Publié le 14 Apr 2025 - 23:32
Santé au Sénégal

Un système à bout de souffle, des solutions à concrétiser

 

Accéder à des soins de santé de qualité reste un défi quotidien pour de nombreux Sénégalais, En 2023, près de 47 % des Sénégalais vivaient en milieu rural, selon l’Agence nationale de la statistique et de la démographie (ANSD). Un chiffre lourd de conséquences en matière de santé, tant l'accès aux soins y reste difficile. Entre pénurie de personnel, hôpitaux sous-équipés et maladies évitables encore trop présentes, le système de santé sénégalais montre ses limites. Pourtant, des pistes de solutions existent. À condition d’y mettre les moyens.

Les infrastructures de santé sont encore très inégalement réparties. 70 % des médecins exercent à Dakar, qui ne regroupe pourtant qu’un quart de la population nationale. Dans certaines zones reculées, un seul médecin peut être responsable de plus de 30 000 habitants, bien au-delà des normes recommandées par l’Organisation mondiale de la santé (OMS), qui fixe le ratio idéal à un médecin pour 10 000 habitants.

D’ailleurs, beaucoup de malades doivent parcourir de longues distances, parfois plusieurs heures à pied ou en charrette, pour atteindre un poste de santé, souvent mal équipé. Cette inaccessibilité géographique est l’un des principaux freins à la prise en charge précoce des maladies.

Dans des régions comme Kolda, Matam ou Tambacounda, se rendre à un poste de santé peut signifier marcher des kilomètres. "Nous n’avons qu’un seul poste de santé dans tout le village, et le médecin n’y vient qu’un jour sur deux", témoigne Aissatou, habitante de Vélingara.

En 2022, le Sénégal comptait environ 0,7 médecin pour 10 000 habitants, contre une moyenne de 1,5 en Afrique subsaharienne et plus de 30 dans les pays développés. Le manque de personnel touche aussi les infirmiers, les sage-femmes et les spécialistes.

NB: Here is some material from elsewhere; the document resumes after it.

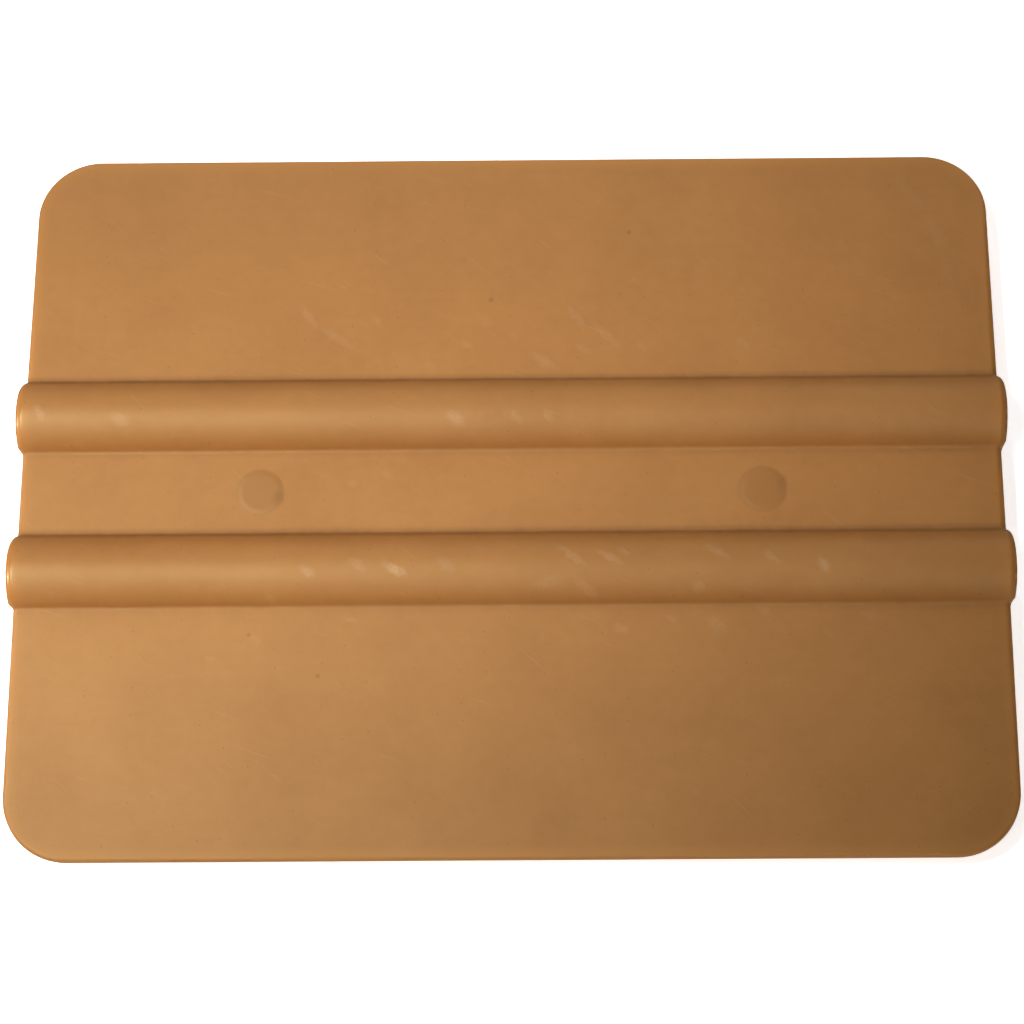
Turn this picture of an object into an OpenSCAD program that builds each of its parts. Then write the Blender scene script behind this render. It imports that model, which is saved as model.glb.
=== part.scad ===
// Hand squeegee card for laying vinyl film and transfer tape.
// One stiff moulding: two tapered blades, two full-round rib beads and the web between them.
// X runs along the ribs, Y from the lower to the upper working edge, Z out of the front face.
// The card lies on the crowns of its back ribs, which touch Z = 0.

/* [Card] */
// Length of each working edge side to side, mm
card_w = 101.6; // [80:0.1:160]
// Distance from the lower to the upper working edge, mm
card_d = 76.2; // [60:0.1:110]
// Radius of the four corners seen from the front, mm
corner_r = 6.6; // [3:0.1:12]
// Thickness of the web and of each blade where it meets a rib, mm
web_t = 3.2; // [2.4:0.1:4.4]
// Thickness of a blade at its working edge, mm
edge_t = 1.3; // [0.9:0.1:2.2]
// Radius that breaks the two corners of a working edge, mm
nose_r = 0.35; // [0.1:0.05:0.4]

/* [Ribs] */
// Diameter of a rib bead, which is also the overall thickness, mm
rib_d = 8.4; // [6.4:0.1:9.0]
// Distance between the two rib centre lines, mm
rib_pitch = 16.8; // [14:0.1:24]
// Radius of the blend at a rib's foot, mm
foot_r = 0.4; // [0.3:0.1:1.4]
// How far each rib end stands past the side of the card, mm
rib_end = 0.5; // [0.1:0.1:0.8]

/* [Ejector pads] */
// Diameter of the round pad left by an ejector pin, mm
pad_d = 5.1; // [3:0.1:6]
// Distance between the centres of the two pads, mm
pad_pitch = 51.8; // [30:0.1:70]
// How far a pad stands proud of the web, mm
pad_h = 0.1; // [0.05:0.05:0.4]

/* [Hidden] */
$fn = 96;
nose_steps = 6;                                      // facets in each broken edge corner
bead_r = rib_d / 2;
mid_z = bead_r;                                      // height of the card's middle plane
blend_z = web_t / 2 + foot_r;                        // centre of a foot blend, above the middle plane
foot_y = sqrt((bead_r + foot_r) ^ 2 - blend_z ^ 2);  // half width of a rib with its blends
blade_y = rib_pitch / 2 + foot_y;                    // where a blade starts
edge_y = card_d / 2;                                 // where a blade ends

// Extrudes a section drawn in Y and Z along X, centred on the card and on its middle plane.
module along_card(length) {
    translate([-length / 2, 0, mid_z])
        rotate([90, 0, 90])
            linear_extrude(length)
                children();
}

// Outline of the card from the front, with its four round corners.
module outline() {
    square([card_w - 2 * corner_r, card_d], center = true);
    square([card_w, card_d - 2 * corner_r], center = true);
    for (x = [-1, 1], y = [-1, 1])
        translate([x * (card_w / 2 - corner_r), y * (card_d / 2 - corner_r)])
            circle(corner_r);
}

// Points along an arc from angle a0 to angle a1 about (cy, cz).
function arc(cy, cz, r, a0, a1) =
    [for (i = [0:nose_steps])
        let (a = a0 + (a1 - a0) * i / nose_steps)
        [cy + r * cos(a), cz + r * sin(a)]];

// Section of the upper blade: full thickness at the rib, thin at the working edge.
module blade_section() {
    polygon(concat(
        [[blade_y, web_t / 2], [blade_y, -web_t / 2]],
        arc(edge_y - nose_r, -edge_t / 2 + nose_r, nose_r, -90, 0),
        arc(edge_y - nose_r, edge_t / 2 - nose_r, nose_r, 0, 90)));
}

// The upper blade, cut to the card's rounded outline.
module blade() {
    intersection() {
        along_card(card_w) blade_section();
        linear_extrude(rib_d) outline();
    }
}

// One quarter of the blend between a bead and the flat face beside it.
module foot_quarter() {
    difference() {
        polygon([[0, 0], [foot_y, 0], [foot_y, blend_z]]);
        translate([foot_y, blend_z]) circle(foot_r);
    }
}

// Section of a rib: a round bead with a blend into each face on both sides.
module rib_section() {
    circle(bead_r);
    for (y = [0, 1], z = [0, 1])
        mirror([y, 0]) mirror([0, z]) foot_quarter();
}

// A rib, with the short bevelled ends of its bead past the sides of the card.
module rib() {
    along_card(card_w) rib_section();
    for (x = [-1, 1])
        translate([x * card_w / 2, 0, mid_z])
            rotate([0, x * 90, 0])
                cylinder(h = rib_end, r1 = bead_r, r2 = bead_r - rib_end);
}

// A round pad on the front of the web.
module ejector_pad() {
    translate([0, 0, mid_z + web_t / 2])
        cylinder(h = pad_h, d = pad_d);
}

module upper_blade() {
    color("peru") blade();
}

module lower_blade() {
    color("peru") mirror([0, 1, 0]) blade();
}

module upper_rib() {
    color("peru") translate([0, rib_pitch / 2, 0]) rib();
}

module lower_rib() {
    color("peru") translate([0, -rib_pitch / 2, 0]) rib();
}

module centre_web() {
    web_d = rib_pitch - 2 * foot_y;
    color("peru")
        along_card(card_w)
            square([web_d, web_t], center = true);
}

module left_ejector_pad() {
    color("peru") translate([-pad_pitch / 2, 0, 0]) ejector_pad();
}

module right_ejector_pad() {
    color("peru") translate([pad_pitch / 2, 0, 0]) ejector_pad();
}

upper_blade();
upper_rib();
centre_web();
lower_rib();
lower_blade();
left_ejector_pad();
right_ejector_pad();
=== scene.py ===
# The looks of a stiff hand squeegee card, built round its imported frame.
import math

import bmesh
import bpy
from mathutils import Matrix, Vector


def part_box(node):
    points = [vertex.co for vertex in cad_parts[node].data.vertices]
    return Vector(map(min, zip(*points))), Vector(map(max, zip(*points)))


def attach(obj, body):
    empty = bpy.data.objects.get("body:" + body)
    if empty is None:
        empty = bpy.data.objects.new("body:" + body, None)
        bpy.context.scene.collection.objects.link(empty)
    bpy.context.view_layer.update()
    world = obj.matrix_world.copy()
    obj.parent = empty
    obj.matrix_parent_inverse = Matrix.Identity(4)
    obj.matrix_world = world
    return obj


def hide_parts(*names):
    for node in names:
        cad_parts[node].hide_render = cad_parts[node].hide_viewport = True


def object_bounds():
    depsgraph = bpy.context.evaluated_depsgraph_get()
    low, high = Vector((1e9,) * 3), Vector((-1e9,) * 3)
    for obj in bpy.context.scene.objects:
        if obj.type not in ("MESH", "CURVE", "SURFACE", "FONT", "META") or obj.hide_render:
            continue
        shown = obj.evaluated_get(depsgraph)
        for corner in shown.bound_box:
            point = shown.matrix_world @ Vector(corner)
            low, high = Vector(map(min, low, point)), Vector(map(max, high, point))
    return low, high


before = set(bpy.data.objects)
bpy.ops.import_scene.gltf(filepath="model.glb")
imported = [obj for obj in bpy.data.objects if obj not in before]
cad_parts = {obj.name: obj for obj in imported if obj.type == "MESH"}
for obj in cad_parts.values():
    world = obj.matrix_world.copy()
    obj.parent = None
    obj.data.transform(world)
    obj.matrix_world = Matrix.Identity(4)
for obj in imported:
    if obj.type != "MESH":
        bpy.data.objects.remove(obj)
cadLow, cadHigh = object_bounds()
mm = 0.001
mergeGap = 0.001 * mm                       # points nearer than this are one point


# A number in a node tree. An expression on it adds the Math nodes.
class Flow:
    def __init__(self, graph, socket):
        self.graph, self.socket = graph, socket

    def math(self, operation, *others):
        settings = {"operation": operation}
        made = self.graph.node("ShaderNodeMath", settings, dict(enumerate((self, *others))))
        return Flow(self.graph, made.outputs[0])

    def __add__(self, other):
        return self.math("ADD", other)

    def __sub__(self, other):
        return self.math("SUBTRACT", other)

    def __mul__(self, other):
        return self.math("MULTIPLY", other)

    def __truediv__(self, other):
        return self.math("DIVIDE", other)

    def __pow__(self, other):
        return self.math("POWER", other)

    def __rsub__(self, other):
        return (self * -1) + other

    __radd__, __rmul__ = __add__, __mul__

    def above(self, other):
        return self.math("GREATER_THAN", other)

    def below(self, other):
        return self.math("LESS_THAN", other)

    def least(self, other):
        return self.math("MINIMUM", other)

    def most(self, other):
        return self.math("MAXIMUM", other)

    def sin(self):
        return self.math("SINE")

    def cos(self):
        return self.math("COSINE")

    def root(self):
        return self.math("SQRT")

    def size(self):
        return self.math("ABSOLUTE")

    def sign(self):
        return self.math("SIGN")

    # low to high becomes 0 to top, flat outside, straight or with eased ends
    def ramp(self, low, high, top=1.0, ends="LINEAR"):
        return self.graph.flow("ShaderNodeMapRange", {"interpolation_type": ends}, {
            "Value": self, "From Min": low, "From Max": high, "To Max": top})

    def ease(self, low, high, top=1.0):
        return self.ramp(low, high, top, "SMOOTHSTEP")


# A node tree and the one way that nodes are added to it.
class Graph:
    def __init__(self, tree):
        self.tree = tree
        tree.nodes.clear()

    def node(self, kind, settings=None, inputs=None):
        made = self.tree.nodes.new(kind)
        for name, value in (settings or {}).items():
            setattr(made, name, value)
        for name, value in (inputs or {}).items():
            self.feed(made.inputs[name], value)
        return made

    def feed(self, socket, value):
        if isinstance(value, Flow):
            value = value.socket
        if isinstance(value, bpy.types.NodeSocket):
            self.tree.links.new(value, socket)
        else:
            socket.default_value = value

    def flow(self, kind, settings=None, inputs=None, output=0):
        return Flow(self, self.node(kind, settings, inputs).outputs[output])

    def split(self, vector):
        parts = self.node("ShaderNodeSeparateXYZ", None, {0: vector}).outputs
        return [Flow(self, part) for part in parts]

    def join(self, x, y, z):
        return self.node("ShaderNodeCombineXYZ", None, {0: x, 1: y, 2: z}).outputs[0]

    def blendColour(self, share, first, second):
        inputs = {0: share, 6: first, 7: second}
        return self.node("ShaderNodeMix", {"data_type": "RGBA"}, inputs).outputs[2]

    def vectors(self, operation, *values):
        settings = {"operation": operation}
        return self.node("ShaderNodeVectorMath", settings, dict(enumerate(values))).outputs[0]


# Sizes, most of them read from the frame.
bladeLow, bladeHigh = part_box("upper_blade")
ribLow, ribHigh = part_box("upper_rib")
webLow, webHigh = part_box("centre_web")
padLow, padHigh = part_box("right_ejector_pad")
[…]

Cette situation s’explique par un manque de formation, une mauvaise répartition géographique, mais aussi par le phénomène de "fuite des cerveaux" : de nombreux professionnels de santé formés au Sénégal choisissent de partir travailler à l’étranger, où les conditions sont plus avantageuses.

Malgré des progrès, le Sénégal continue de lutter contre des maladies qu’on aurait pu espérer maîtrisées. Le paludisme reste l'une des premières causes de consultation dans les structures de santé. En 2022, plus de 900 000 cas ont été enregistrés dans le pays.

La mortalité infantile est également préoccupante : 37 décès pour 1 000 naissances vivantes, selon l'UNICEF. Quant à la mortalité maternelle, elle s’élève à 236 décès pour 100 000 naissances, bien au-dessus des objectifs fixés par les Nations unies.

Ces chiffres traduisent des carences dans la prévention, l’accès à l’eau potable, l’assainissement et la sensibilisation des populations.

La Couverture Maladie Universelle (CMU), lancée en 2013, devait permettre à tous les Sénégalais, en particulier les plus démunis, d’accéder aux soins. Dix ans plus tard, seuls 47 % de la population sont effectivement couverts, selon les dernières données du ministère de la Santé.

D’ailleurs, l’accès universel et équitable aux soins est au cœur de la vision Sénégal 2050. Le programme prévoit la gratuité progressive des soins de santé de base pour les couches les plus vulnérables : enfants, femmes enceintes, personnes âgées et indigents. L’objectif est d’éliminer les barrières économiques à l’accès aux soins tout en renforçant les infrastructures sanitaires, en particulier dans les zones rurales, pour combler les inégalités territoriales criantes.

Beaucoup de familles continuent donc de payer leurs soins de manière informelle, avec un reste à charge estimé à plus de 60 %, l’un des plus élevés en Afrique de l’Ouest. Ce coût élevé pousse de nombreux malades à renoncer aux soins. Par ailleurs, la revalorisation des professionnels de la santé est essentielle. Le recrutement massif, la formation continue, l’amélioration des conditions de travail et la revalorisation salariale sont envisagés dans le programme de la vision Sénégal 2050 pour redonner confiance et dignité à ceux qui portent le système à bout de bras.

Aujourd’hui le droit à la santé pour tous reste encore un objectif à atteindre au Sénégal. Si des avancées notables ont été réalisées, elles restent fragiles face à la croissance démographique et aux inégalités persistantes. Pour relever ces défis, il faudra une volonté politique forte, des investissements durables, mais aussi l’engagement des communautés elles-mêmes. La santé ne peut plus attendre.